▸ **EXERCISE PROMPT**: Quote, please, the line with "attach(piece, body)", the line with "return shank", and every line between them, exactly and with nothing else.

▸ **AVAILABLE DATA**:
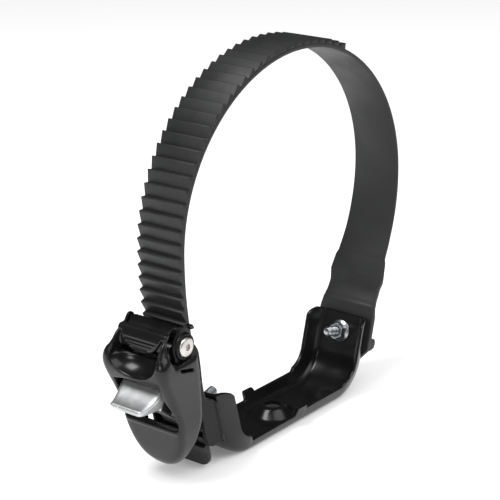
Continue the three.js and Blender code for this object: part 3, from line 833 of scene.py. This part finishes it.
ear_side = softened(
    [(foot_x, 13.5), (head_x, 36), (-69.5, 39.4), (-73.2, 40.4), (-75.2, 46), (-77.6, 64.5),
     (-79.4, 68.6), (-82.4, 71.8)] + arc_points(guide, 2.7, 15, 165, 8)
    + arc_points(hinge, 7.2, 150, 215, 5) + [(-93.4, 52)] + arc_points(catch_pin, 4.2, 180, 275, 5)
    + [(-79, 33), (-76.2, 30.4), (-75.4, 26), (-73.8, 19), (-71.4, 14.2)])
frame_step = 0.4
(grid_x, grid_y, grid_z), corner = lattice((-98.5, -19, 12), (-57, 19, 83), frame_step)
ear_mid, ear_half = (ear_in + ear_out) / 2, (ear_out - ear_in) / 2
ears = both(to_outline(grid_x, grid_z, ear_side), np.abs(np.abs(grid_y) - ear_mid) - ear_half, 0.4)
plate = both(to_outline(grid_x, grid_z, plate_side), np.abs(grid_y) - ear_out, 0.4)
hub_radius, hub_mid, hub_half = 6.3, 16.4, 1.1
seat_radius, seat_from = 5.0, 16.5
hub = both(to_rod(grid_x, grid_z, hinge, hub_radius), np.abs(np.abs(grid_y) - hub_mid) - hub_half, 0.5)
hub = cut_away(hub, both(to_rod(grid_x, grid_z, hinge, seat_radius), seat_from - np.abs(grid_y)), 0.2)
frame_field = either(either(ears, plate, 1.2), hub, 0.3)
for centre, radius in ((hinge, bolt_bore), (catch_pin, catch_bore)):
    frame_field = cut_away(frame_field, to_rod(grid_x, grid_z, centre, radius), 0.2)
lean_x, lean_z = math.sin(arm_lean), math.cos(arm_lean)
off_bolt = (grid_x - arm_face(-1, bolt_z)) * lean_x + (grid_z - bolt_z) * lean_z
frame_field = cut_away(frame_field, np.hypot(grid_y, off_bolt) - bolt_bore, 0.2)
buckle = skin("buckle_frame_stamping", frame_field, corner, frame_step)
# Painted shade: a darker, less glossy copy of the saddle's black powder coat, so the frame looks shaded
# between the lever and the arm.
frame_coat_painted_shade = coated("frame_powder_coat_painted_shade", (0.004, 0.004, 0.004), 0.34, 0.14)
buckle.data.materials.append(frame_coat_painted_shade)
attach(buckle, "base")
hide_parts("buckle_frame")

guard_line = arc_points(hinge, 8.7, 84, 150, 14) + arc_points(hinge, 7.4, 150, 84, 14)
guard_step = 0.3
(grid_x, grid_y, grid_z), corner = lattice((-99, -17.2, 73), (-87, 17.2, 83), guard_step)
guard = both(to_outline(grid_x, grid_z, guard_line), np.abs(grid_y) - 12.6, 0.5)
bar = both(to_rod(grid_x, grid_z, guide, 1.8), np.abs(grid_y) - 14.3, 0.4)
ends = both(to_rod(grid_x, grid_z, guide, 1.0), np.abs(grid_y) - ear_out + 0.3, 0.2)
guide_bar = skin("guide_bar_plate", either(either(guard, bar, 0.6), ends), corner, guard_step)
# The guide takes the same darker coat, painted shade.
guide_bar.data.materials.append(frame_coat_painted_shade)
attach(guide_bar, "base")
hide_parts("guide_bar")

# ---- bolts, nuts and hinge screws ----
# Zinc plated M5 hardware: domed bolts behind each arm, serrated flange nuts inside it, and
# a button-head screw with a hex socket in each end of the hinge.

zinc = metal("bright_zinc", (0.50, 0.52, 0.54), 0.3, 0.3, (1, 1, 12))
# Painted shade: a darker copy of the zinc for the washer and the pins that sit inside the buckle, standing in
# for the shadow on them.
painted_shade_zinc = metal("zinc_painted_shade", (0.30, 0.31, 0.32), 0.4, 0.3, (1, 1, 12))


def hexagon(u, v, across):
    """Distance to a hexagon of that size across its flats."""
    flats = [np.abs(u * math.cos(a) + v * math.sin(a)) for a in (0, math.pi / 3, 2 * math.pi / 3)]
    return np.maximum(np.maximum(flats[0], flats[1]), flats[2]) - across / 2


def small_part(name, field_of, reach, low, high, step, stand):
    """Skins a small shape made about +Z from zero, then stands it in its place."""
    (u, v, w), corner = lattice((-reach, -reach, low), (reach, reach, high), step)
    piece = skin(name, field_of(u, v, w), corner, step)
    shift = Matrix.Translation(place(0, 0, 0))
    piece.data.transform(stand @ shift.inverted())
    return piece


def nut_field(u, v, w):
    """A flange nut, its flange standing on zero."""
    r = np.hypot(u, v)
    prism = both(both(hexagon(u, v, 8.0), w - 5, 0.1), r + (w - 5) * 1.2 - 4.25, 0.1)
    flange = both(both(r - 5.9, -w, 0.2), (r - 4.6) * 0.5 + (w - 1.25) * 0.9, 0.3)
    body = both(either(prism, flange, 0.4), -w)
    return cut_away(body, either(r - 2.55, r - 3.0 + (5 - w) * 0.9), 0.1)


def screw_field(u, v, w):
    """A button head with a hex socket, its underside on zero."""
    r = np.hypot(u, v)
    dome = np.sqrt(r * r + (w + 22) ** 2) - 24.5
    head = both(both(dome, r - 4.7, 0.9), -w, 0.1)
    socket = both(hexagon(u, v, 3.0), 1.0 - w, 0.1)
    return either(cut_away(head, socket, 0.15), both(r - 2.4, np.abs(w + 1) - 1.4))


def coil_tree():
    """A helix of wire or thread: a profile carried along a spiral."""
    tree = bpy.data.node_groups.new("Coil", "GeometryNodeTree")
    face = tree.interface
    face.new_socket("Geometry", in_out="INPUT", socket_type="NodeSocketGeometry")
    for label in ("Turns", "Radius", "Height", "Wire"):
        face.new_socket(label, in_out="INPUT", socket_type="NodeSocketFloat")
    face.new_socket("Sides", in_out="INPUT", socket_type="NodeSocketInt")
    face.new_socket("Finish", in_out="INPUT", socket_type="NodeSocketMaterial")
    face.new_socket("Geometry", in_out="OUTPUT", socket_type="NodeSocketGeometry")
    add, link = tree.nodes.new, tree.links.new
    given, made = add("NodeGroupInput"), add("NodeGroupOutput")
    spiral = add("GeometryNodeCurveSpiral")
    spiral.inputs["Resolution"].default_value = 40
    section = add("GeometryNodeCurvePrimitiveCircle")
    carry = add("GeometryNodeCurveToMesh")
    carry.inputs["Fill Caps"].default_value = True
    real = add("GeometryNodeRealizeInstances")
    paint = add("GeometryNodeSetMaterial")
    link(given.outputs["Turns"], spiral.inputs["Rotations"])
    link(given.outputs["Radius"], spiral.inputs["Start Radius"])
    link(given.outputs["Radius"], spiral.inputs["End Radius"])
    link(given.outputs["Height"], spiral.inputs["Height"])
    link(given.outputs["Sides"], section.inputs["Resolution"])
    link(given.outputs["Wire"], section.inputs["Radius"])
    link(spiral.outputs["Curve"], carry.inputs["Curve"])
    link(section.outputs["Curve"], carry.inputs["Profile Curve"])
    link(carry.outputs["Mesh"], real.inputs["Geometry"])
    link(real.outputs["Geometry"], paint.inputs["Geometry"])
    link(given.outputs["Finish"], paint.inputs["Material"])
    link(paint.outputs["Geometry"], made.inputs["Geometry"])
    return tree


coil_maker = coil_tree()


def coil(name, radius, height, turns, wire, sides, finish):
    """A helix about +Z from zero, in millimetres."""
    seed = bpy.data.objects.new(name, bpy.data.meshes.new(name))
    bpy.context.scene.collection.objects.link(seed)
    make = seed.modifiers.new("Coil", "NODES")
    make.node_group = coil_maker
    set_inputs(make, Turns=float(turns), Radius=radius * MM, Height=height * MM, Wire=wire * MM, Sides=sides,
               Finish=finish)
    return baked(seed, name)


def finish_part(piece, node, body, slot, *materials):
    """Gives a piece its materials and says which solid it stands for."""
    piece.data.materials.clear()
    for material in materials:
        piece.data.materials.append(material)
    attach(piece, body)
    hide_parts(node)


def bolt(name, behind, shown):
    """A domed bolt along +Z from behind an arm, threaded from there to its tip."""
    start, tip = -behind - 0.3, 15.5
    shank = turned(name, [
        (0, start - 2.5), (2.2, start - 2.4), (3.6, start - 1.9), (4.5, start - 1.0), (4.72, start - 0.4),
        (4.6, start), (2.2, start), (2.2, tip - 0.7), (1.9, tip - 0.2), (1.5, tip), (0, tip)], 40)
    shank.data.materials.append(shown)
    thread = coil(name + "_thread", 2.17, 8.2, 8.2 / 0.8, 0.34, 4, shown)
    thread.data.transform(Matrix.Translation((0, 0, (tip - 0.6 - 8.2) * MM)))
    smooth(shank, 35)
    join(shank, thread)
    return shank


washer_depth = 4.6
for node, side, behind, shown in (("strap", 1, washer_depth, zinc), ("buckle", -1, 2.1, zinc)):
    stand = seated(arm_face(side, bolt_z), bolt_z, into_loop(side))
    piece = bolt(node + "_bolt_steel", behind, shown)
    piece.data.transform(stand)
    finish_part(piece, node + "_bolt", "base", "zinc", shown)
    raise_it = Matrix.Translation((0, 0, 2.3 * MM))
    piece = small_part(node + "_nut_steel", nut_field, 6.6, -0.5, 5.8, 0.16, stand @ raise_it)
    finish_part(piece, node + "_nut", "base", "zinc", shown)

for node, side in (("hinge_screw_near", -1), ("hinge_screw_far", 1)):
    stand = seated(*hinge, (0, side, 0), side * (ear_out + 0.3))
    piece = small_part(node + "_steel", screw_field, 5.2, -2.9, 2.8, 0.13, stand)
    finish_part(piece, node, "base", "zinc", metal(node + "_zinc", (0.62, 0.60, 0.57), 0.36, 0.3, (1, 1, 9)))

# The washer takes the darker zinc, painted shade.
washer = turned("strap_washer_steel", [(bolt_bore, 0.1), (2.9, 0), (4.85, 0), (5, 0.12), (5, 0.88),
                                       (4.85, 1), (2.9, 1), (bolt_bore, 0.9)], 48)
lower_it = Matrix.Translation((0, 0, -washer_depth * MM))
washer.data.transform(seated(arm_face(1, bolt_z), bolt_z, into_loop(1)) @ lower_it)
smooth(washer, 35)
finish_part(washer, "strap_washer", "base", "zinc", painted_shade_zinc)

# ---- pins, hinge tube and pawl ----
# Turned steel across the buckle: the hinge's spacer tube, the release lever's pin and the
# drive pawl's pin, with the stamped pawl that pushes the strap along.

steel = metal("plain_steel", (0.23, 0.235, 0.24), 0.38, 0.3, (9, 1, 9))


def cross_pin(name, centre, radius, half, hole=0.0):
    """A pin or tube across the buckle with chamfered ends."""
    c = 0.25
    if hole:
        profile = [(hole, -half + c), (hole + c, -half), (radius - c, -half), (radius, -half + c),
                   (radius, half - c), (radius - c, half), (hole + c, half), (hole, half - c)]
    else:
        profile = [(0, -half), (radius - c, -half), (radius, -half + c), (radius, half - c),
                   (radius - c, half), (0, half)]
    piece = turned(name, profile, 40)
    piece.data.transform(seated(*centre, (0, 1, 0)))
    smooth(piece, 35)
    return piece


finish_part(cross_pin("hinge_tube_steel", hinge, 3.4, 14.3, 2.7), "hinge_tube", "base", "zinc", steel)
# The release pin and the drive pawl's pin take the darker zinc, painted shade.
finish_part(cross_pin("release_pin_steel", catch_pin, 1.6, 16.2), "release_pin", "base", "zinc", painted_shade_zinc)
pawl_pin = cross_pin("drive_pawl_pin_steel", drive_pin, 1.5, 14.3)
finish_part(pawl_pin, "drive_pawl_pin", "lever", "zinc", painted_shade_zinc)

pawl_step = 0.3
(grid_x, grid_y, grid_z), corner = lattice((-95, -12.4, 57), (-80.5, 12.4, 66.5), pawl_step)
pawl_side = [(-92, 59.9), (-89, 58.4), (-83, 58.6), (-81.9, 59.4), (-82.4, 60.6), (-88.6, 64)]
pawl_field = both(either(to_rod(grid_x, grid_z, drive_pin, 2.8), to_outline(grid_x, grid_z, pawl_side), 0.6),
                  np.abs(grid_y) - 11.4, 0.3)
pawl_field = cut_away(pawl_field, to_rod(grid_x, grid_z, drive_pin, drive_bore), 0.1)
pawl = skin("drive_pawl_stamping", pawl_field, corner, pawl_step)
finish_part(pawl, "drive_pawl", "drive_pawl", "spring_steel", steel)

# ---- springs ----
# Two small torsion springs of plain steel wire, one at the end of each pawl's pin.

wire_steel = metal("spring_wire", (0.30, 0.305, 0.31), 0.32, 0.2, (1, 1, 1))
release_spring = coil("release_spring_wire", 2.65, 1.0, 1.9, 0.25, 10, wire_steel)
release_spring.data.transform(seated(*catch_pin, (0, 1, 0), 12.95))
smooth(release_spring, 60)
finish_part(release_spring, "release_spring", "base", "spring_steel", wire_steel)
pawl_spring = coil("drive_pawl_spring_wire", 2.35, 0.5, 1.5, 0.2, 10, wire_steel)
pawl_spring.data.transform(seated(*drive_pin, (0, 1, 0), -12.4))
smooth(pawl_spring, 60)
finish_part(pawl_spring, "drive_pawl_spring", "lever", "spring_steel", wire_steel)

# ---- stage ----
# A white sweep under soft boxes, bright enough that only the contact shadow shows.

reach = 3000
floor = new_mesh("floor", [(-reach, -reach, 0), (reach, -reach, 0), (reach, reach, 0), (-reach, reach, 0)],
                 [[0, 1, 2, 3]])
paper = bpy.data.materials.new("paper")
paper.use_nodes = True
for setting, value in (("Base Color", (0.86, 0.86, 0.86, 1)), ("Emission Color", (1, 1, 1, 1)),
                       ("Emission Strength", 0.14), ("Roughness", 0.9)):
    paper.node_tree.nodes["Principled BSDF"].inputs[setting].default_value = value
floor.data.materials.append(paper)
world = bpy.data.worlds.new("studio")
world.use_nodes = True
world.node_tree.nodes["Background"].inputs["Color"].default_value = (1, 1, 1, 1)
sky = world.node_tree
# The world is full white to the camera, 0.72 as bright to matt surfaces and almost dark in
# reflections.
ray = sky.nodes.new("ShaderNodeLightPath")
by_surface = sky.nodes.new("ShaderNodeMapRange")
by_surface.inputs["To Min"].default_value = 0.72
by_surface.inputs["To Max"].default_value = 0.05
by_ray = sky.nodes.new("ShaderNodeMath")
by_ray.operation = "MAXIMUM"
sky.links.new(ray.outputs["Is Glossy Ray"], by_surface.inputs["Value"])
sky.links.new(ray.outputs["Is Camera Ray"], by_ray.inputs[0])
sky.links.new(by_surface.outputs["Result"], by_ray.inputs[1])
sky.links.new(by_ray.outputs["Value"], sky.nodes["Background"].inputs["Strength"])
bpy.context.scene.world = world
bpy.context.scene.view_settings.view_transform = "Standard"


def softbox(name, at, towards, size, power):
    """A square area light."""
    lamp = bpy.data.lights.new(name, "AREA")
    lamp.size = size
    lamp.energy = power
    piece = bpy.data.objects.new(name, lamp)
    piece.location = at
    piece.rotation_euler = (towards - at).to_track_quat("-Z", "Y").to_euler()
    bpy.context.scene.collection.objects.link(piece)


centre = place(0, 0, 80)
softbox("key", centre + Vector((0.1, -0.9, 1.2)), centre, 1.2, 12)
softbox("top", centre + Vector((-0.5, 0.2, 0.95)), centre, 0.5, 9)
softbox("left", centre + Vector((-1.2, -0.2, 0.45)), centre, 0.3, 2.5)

▸ **SOLUTION TO THIS TASK**:
    attach(piece, body)
    hide_parts(node)


def bolt(name, behind, shown):
    """A domed bolt along +Z from behind an arm, threaded from there to its tip."""
    start, tip = -behind - 0.3, 15.5
    shank = turned(name, [
        (0, start - 2.5), (2.2, start - 2.4), (3.6, start - 1.9), (4.5, start - 1.0), (4.72, start - 0.4),
        (4.6, start), (2.2, start), (2.2, tip - 0.7), (1.9, tip - 0.2), (1.5, tip), (0, tip)], 40)
    shank.data.materials.append(shown)
    thread = coil(name + "_thread", 2.17, 8.2, 8.2 / 0.8, 0.34, 4, shown)
    thread.data.transform(Matrix.Translation((0, 0, (tip - 0.6 - 8.2) * MM)))
    smooth(shank, 35)
    join(shank, thread)
    return shank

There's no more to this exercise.